The man famous for swinging through trees is only one source of entertaining stories at the Biltmore. The hotel had a gangster reputation, too. Mobster Thomas “Fatty” Walsh was murdered there while an illicit casino was in full swing. His ghost continues to scare occasional guests on the 13th floor, according to hotel storytellers.”
The hotel’s own web site boasts that “The Biltmore was one of the most fashionable resorts in the entire country in its heyday, hosting royalty of both the European and Hollywood variety. The Duke and Duchess of Windsor, Ginger Rogers, Judy Garland and Bing Crosby were frequent guests. In fact, everyone who was anyone – from politicians like President Franklin D. Roosevelt to notorious gangsters like Al Capone.”
Last year when I stayed there, I saw John McCain (campaigning for President) leave the hotel in an SUV caravan that had been sniffed by dogs and included snipers with sunglasses.
Back home to normal life: signing checks, initiating roof replacement, selling a horse. But still awed with the increased physical activity of the last week.

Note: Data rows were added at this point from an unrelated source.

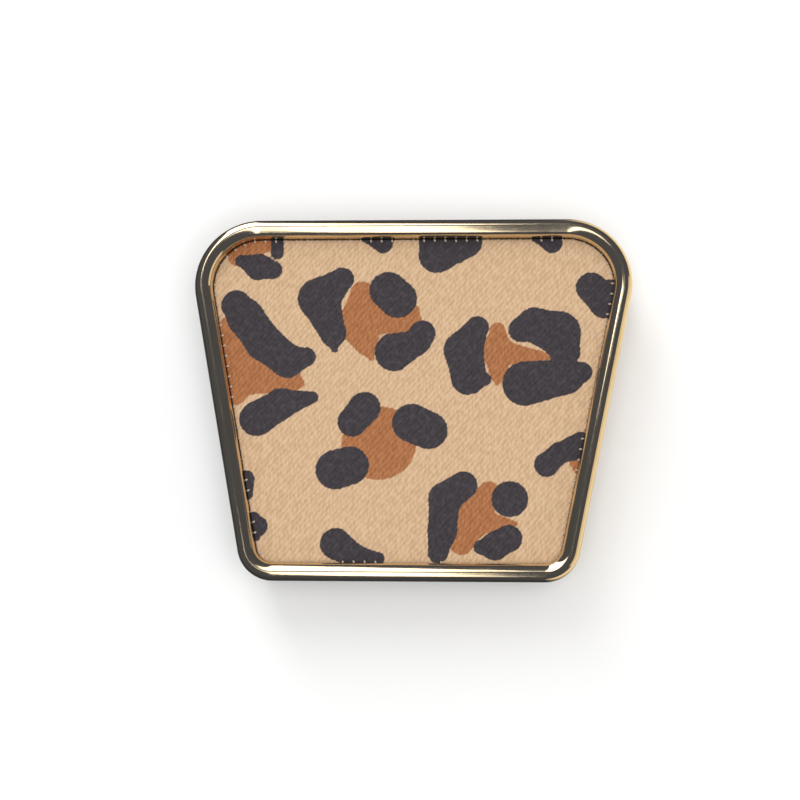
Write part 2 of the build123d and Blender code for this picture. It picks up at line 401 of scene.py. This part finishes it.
def makeTwillGroup():
    # diagonal ribs of short yarn floats: height and a fleck mask
    number, vector = "NodeSocketFloat", "NodeSocketVector"
    group, given, out = newGroup(
        "twill", [("point", vector), ("pitch", number)], [("height", number), ("fleck", number)]
    )
    lean = math.radians(48)
    wander = noise(group, given["point"], 0.5, 2)
    across = vectorCalc(group, "DOT_PRODUCT", given["point"], (-math.sin(lean), math.cos(lean), 0))
    along = vectorCalc(group, "DOT_PRODUCT", given["point"], (math.cos(lean), math.sin(lean), 0))
    across = calc(group, "MULTIPLY_ADD", wander, 0.5, across)
    rib = calc(group, "DIVIDE", across, given["pitch"])
    ribIndex = calc(group, "FLOOR", rib)
    ribPart = calc(group, "SUBTRACT", rib, ribIndex)
    ribRound = calc(group, "SINE", calc(group, "MULTIPLY", ribPart, math.pi))
    step = calc(group, "MULTIPLY_ADD", ribIndex, 0.38, calc(group, "DIVIDE", along, given["pitch"]))
    floatPart = calc(group, "FRACT", calc(group, "MULTIPLY", step, 0.8))
    floatRound = calc(group, "SINE", calc(group, "MULTIPLY", floatPart, math.pi))
    floatRound = calc(group, "POWER", floatRound, 0.4)
    fuzz = noise(group, given["point"], 3.2, 3, (1.6, 0.55, 1), -lean)
    body = calc(group, "MULTIPLY", ribRound, calc(group, "MULTIPLY_ADD", floatRound, 0.45, 0.55))
    height = calc(group, "MULTIPLY_ADD", fuzz, 0.7, body)
    group.links.new(height, out["height"])
    fleck = noise(group, given["point"], 1.7, 4, (1.4, 0.5, 1), -lean)
    group.links.new(spread(group, fleck, 0.36, 0.66), out["fleck"])
    return group


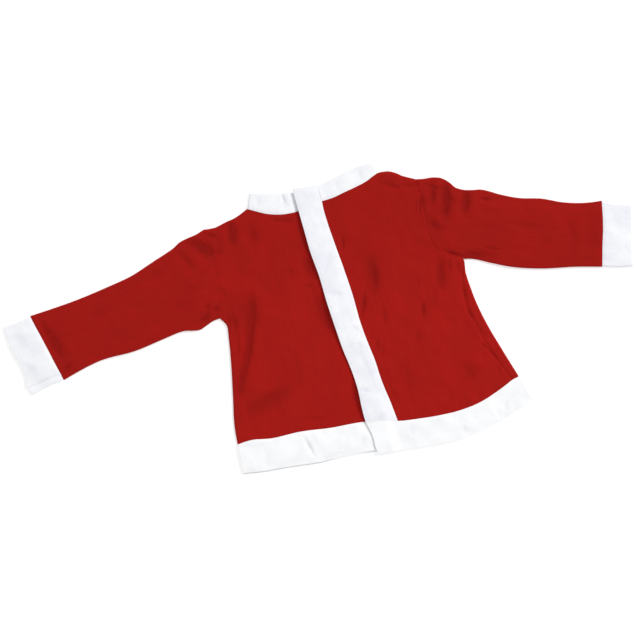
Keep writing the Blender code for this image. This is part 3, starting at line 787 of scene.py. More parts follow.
def grid_faces(rows, columns, first=0, closed=False):
    """Quads of a grid of points that is numbered row by row."""
    faces = []
    for row in range(first, first + (rows - 1) * columns, columns):
        for place in range(columns if closed else columns - 1):
            here, beside = row + place, row + (place + 1) % columns
            faces.append((here, beside, beside + columns, here + columns))
    return faces


def raised(plan, height):
    """Plan points with their heights."""
    height = np.broadcast_to(height, plan.shape[:-1])
    return np.concatenate([plan, height[..., None]], axis=-1)


def mesh_object(name, points, faces, grain):
    """An object from points in the pattern's frame, with a UV map in metres along the grain."""
    mesh = bpy.data.meshes.new(name)
    mesh.from_pydata((points - BOX_MIDDLE) * MM, [], faces)
    turn = math.radians(grain)
    across = (points[:, 0] * math.cos(turn) + points[:, 1] * math.sin(turn)) * MM
    up = (points[:, 1] * math.cos(turn) - points[:, 0] * math.sin(turn)) * MM
    corner = np.zeros(len(mesh.loops), int)
    mesh.loops.foreach_get("vertex_index", corner)
    layer = mesh.uv_layers.new(name="grain")
    layer.data.foreach_set("uv", np.column_stack([across, up])[corner].ravel())
    made = bpy.data.objects.new(name, mesh)
    bpy.context.scene.collection.objects.link(made)
    return made


def paint(piece, name, values):
    """Gives each point of a piece a value that its material can read."""
    layer = piece.data.attributes.new(name, "FLOAT", "POINT")
    layer.data.foreach_set("value", np.asarray(values, np.float32))


print("walls in mm:", THICKNESS)

# %% [markdown]
# ## Stitches
#
# Rows of thread are what makes a seam look sewn. They could be a bump in the material, but thread
# that stands on the cloth catches the light from every side, so it is worth its faces. One stitch is
# a short tube of five rings. The table says how far along it each ring is, how thick it is there, and
# how deep it sinks into the cloth. The row runs beside a seam or an edge and follows the height of
# the cloth.

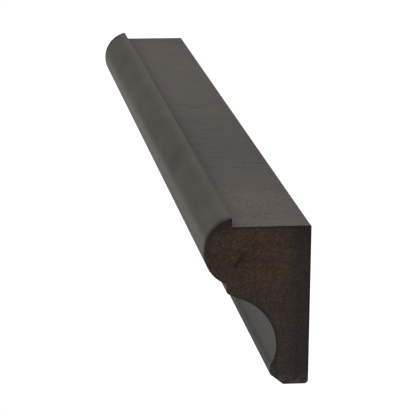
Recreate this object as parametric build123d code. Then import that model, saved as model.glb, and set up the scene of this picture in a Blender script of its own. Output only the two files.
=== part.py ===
from build123d import *
import math
import os

# Light rail moulding: one length of solid wood run to a moulded section.
# It lies on its flat back. X runs from the foot to the lip, Y along the
# stock and Z up from the back face, and the origin is the middle of the back.
# In the section, a depth is measured off the back face and a rise up from
# the foot.

# Stock, in millimetres
length = 304.8
height = 50.8
depth = 31.5

# Lip in front of the flat top, and the bead that it crowns
lip_height = 2.5
bead_stand = 8.1
bead_radius = 10.3

# Rounded quirk under the bead, the narrow fillet and the small round below it
quirk_width = 1.5
quirk_drop = 1.8
fillet_setback = 6.8
fillet_height = 1.1
round_radius = 0.9

# Cove: its straight upper run, its waist, and how far the land stands out
cove_run = 5.7
waist_depth = 9.8
waist_rise = 11.8
land_stand = 1.7
land_height = 2.7

# Foot, with the chamfer in front and the eased arrises of the back
chamfer_width = 4.0
chamfer_rise = 3.2
heel_radius = 1.2
arris_radius = 0.5


def at(rise, off_back):
    """A point of the section, in the sketch's own X and Y."""
    return Vector(rise - height / 2, off_back)


def top_and_bead():
    """The flat top, the lip's inner face and the bead round to the quirk."""
    flat_rise = height - lip_height
    lip_depth = depth - bead_stand
    crown = at(height, lip_depth)
    bead_middle = depth - bead_radius
    bead_rise = height - math.sqrt(bead_radius**2 - (lip_depth - bead_middle) ** 2)
    foot_depth = depth - fillet_setback + quirk_width
    foot_rise = bead_rise - math.sqrt(bead_radius**2 - (foot_depth - bead_middle) ** 2)
    bead_foot = at(foot_rise, foot_depth)
    flat = Polyline(at(flat_rise, arris_radius), at(flat_rise, lip_depth), crown)
    bead = ThreePointArc(crown, at(bead_rise, depth), bead_foot)
    return [flat, bead], bead_foot


def quirk_and_fillet(bead_foot):
    """The rounded quirk and the narrow fillet, down to the small round."""
    fillet_depth = depth - fillet_setback
    fillet_top = Vector(bead_foot.X - quirk_drop, fillet_depth)
    fillet_foot = fillet_top - Vector(fillet_height, 0)
    quirk = TangentArc(fillet_top, bead_foot, tangent=(1, 0))
    return [quirk, Line(fillet_top, fillet_foot)], fillet_foot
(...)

I will post specifics later of my time:
hot tubbing with Palm Beach girls,
eating enough desserts in Florida to gain five pounds,
swimming in the country’s biggest hotel pool,
tennis playing/practice (four times in six days),
squash practice twice, including a one-hour group lesson,
ab crunch workouts twice,
practicing archery for upcoming hunting of wild turkeys,
two gym visits for mi latissimi,
Zumba dancing with 26 mostly Latina ladies,
skipping Connecticut meals and exercising enough to lose five pounds,
driving a newly-leased, “brilliant red” car like I was on the race track, and
making 25 green-headed, red-faced, white-ring-necked pheasants feel drunk, so they wouldn’t fly away as I set them in bushes.
I am determined to rebuild my abs and play better squash and tennis, and this burst of body energy better jump-start the effort.